Keith N. Hylton, Due Process and Punitive Damages: An Economic Approach. Download a copy of Hylton's Article: Download 9_hylton.pdf
Victor E. Schwartz & Christopher E. Appel, Putting the Cart Before the Horse: The Prejudicial Practice of a "Reverse Bifurcation" Approach to Punitive Damages. Download a copy of Schwartz's Article: Download 10_schwartz.pdf
Elizabeth J. Cabraser & Robert J. Nelson, Class Action Treatment of Punitive Damages Issues After Philip Morris v. Williams: We Can Get There From Here. Download a copy of Cabraser's Article: Download 11_cabraser.pdf
Byron G. Stier, Now It's Personal: Punishment and Mass Tort Litigation After Philip Morris v. Williams. Download a copy of Stier's Article: Download 12_stier.pdf
Michael L. Rustad, The Uncert-Worthiness of the Court's Unmaking of Punitive Damages. Download a copy of Rustad's Article: Download 13_rustad.pdf
My thanks again to the symposium participants for a lively and enjoyable discussion. And my congratulations to Charleston 3Ls Matt Kendall (Editor in Chief), and Christy Fargnoli (Symposium Editor) as well as the entire Charleston Law Review staff for a very interesting collection of essays and articles!
Wednesday, March 12, 2008
In a decision released last week, the Oregon Supreme Court has set a presumptive 4 to 1 ratio for punitive damages in economic injury cases: "[A]s a very general rule of thumb, the federal constitution prohibits any punitive damages award that significantly exceeds four times the amount of the injured party's compensatory damages, as long as the injuries caused by the defendant were economic, not physical."
In sharp contrast to the Philip Morris remand decision upholding an nearly 100 to 1 ratio (prior posts here, here, and here), the court noted " we think that, if a nine-to-one ratio between punitive and compensatory damages is at the limit of what the Due Process Clause normally will allow a court to impose on any tortious conduct [including physical injury], then the limit must be significantly lower for conduct that causes or risks only economic injury." This language certainly seems to support Tony Sebok's position that the Philip Morris remand was a results-oriented outcome designed to avoid giving a "win" to an unpopular defendant.
Sunday, February 24, 2008
Tuesday, February 19, 2008
In his latest FindLaw column, Tony Sebok addresses the Oregon Supreme Court's decision to again affirm a $79.5 million punitive damages award against Philip Morris following remand by the U.S. Supreme Court.

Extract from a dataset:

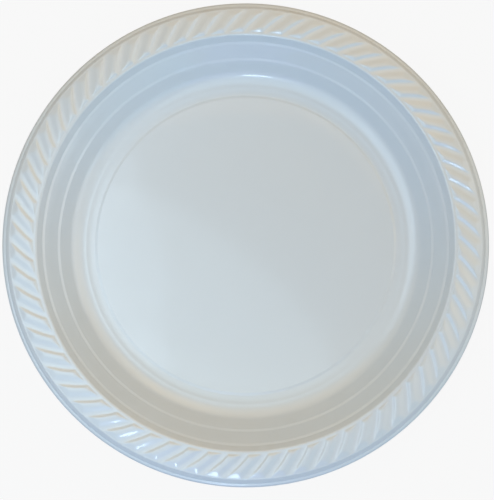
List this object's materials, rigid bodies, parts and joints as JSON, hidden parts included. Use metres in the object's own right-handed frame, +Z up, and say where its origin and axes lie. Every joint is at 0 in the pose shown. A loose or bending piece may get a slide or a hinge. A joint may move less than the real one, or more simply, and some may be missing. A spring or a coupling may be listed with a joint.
{
  "type": "plastic plate",
  "caption": "Round disposable dinner plate formed from thin glossy white plastic, with a sloping ribbed rim, a stepped lip and a flat floor.",
  "frame": {"origin": "centre of the plate on the plane that it rests on", "axes": "+Z up along the plate's axis; the ribs repeat around it, and +X crosses the rim near the middle of a rib"},
  "size_m": [0.22, 0.22, 0.0209],
  "materials": {
    "polystyrene": "thin glossy white sheet, slightly translucent"
  },
  "bodies": {
    "root": {"plate": "polystyrene"}
  },
  "joints": []
}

As Sebok points out, "[t]he Oregon Supreme Court held that reinstatement of the award was appropriate because there were independent and adequate state law grounds for doing so." But, as Sebok notes, "[t]hose grounds had never been previously identified by the Oregon Supreme Court in its two earlier decisions (the ones that had been reversed by the U.S. Supreme Court.)" Sebok argues that the Oregon Supreme Court put "form over substance" in a results-oriented fashion in order to avoid "giving a victory to a hated tobacco-company defendant." While Sebok finds it unlikely that the U.S. Supreme Court will grant cert in this case for the third time, he expresses his hope that the USSC will GVR the case because "[t]hat would be a fitting response to a state court that seems to think that winning is the only thing that matters."